Suspended Alabama Supreme Court Chief Justice Roy Moore is arguing that his ruling ordering probate judges not to issue marriage licenses to gay and lesbian couples was more like advice.

Moore ordered probate judges, who issue marriage licenses in the state, to ignore a federal ruling that struck down Alabama's marriage ban. After the Supreme Court found that gay and lesbian couples have a constitutional right to marry, Moore argued that the ruling did not apply to Alabama.

In calling on the judges to ignore the high court, Moore argued that they had a “ministerial duty” not to issue such licenses.

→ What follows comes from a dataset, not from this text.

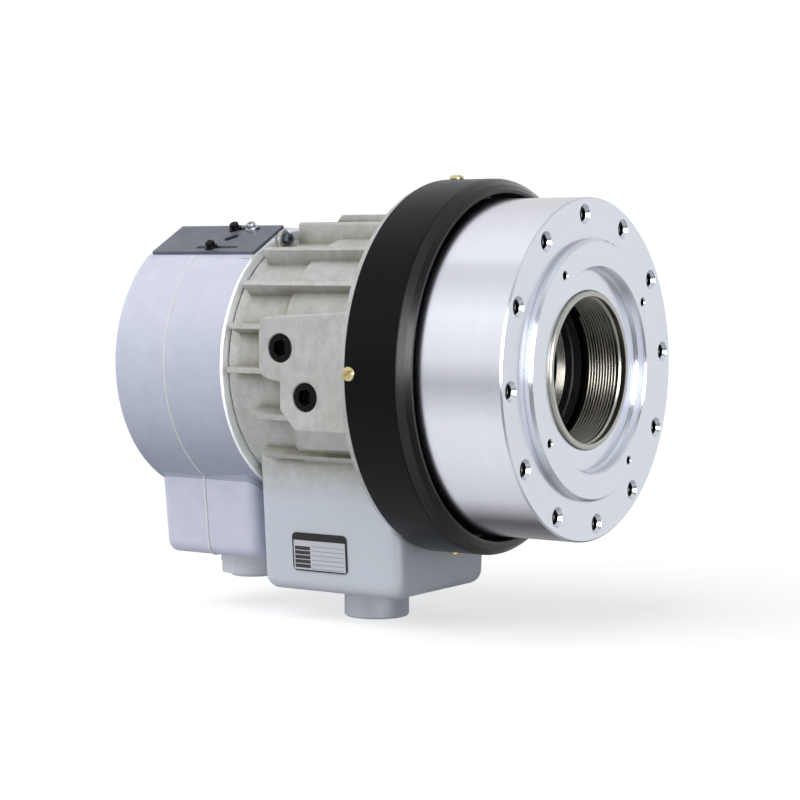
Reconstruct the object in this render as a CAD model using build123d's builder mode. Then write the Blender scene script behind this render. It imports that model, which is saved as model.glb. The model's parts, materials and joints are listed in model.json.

In a 42-page brief filed with the Court of the Judiciary – which is looking into complaints that Moore should be removed from the bench – on Tuesday, Moore's attorneys argued that he was merely informing judges that the Alabama Supreme Court, which he helms, had yet to weigh in on a challenge to the marriage ban.

“[Moore] expressly disclaimed any intent to usurp the authority of the Alabama Supreme Court to determine the effect of Obergefell on those orders. For the same reason, the Chief Justice did not counsel the probate judges to disobey the federal injunction. In fact, he did not mention it,” the lawyers wrote.

Moore is being represented by the Christian conservative Florida-based Liberty Counsel, a vocal opponent of LGBT rights, which also argues that the Court of the Judiciary “is not a proper or adequate forum” for the charges.

Moore has also spoken out publicly against marriage equality, claiming that such unions go against God, will lead to incest, polygamy and child abuse, and will “destroy” the United States.

Moore was ousted from the bench in 2003 for refusing to remove from public property a monument of the Ten Commandments which he had commissioned. Voters reinstated Moore in 2013.